Sen. Tom Davis, R-Beaufort and a strong supporter of the Lowcountry district, said the region "has been split and the forgotten tail-end" of other congressional districts for too long.
Davis repeated that he does not favor the Lowcountry district because it would give him an entrèe to run for Congress.
"I will not run for it," he said. "Instead, I will run for re-election as Beaufort County's state senator in 2012. I am just starting to get some traction at the State House on things I care about -- government restructuring, equitable school funding, tax reform, spending cap, the Jasper port, et cetera."
The chairman of Beaufort County's legislative delegation, Rep. Bill Herbkersman, R- Bluffton, said he would support the Lowcountry district when the House considers it.
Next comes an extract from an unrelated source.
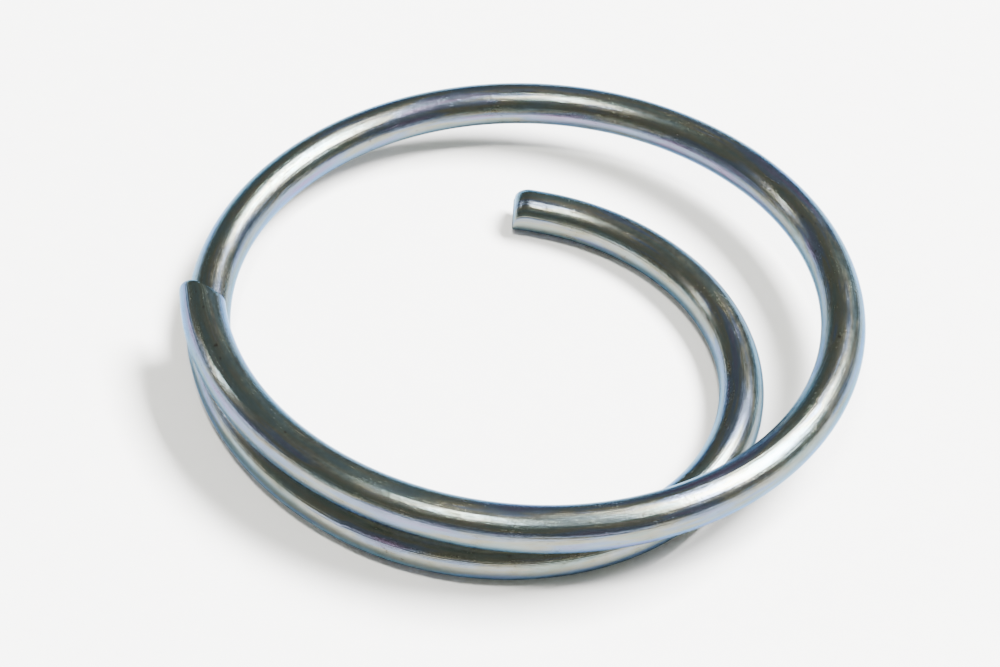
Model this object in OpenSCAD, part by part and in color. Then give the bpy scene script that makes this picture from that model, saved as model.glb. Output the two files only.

"I absolutely support the Senate version," Herbkersman said. "It's a good plan for our part of the Lowcountry, because it gives us more focused representation than the (House) plan."
Under the Senate's plan, the district would include Beaufort, Jasper, Hampton, Allendale, Barnwell, Bamberg, Colleton, Dorchester, Berkeley, Williamsburg and part of Georgetown counties.
House and Senate negotiators will try to compromise on the location and configuration of the new district before the legislature reconvenes July 26. Senate President Pro Tem Glenn McConnell has said he doubts the House will accept a district in the Lowcountry.
If the two chambers can't agree, the issue would be turned over to a panel of three federal judges to resolve.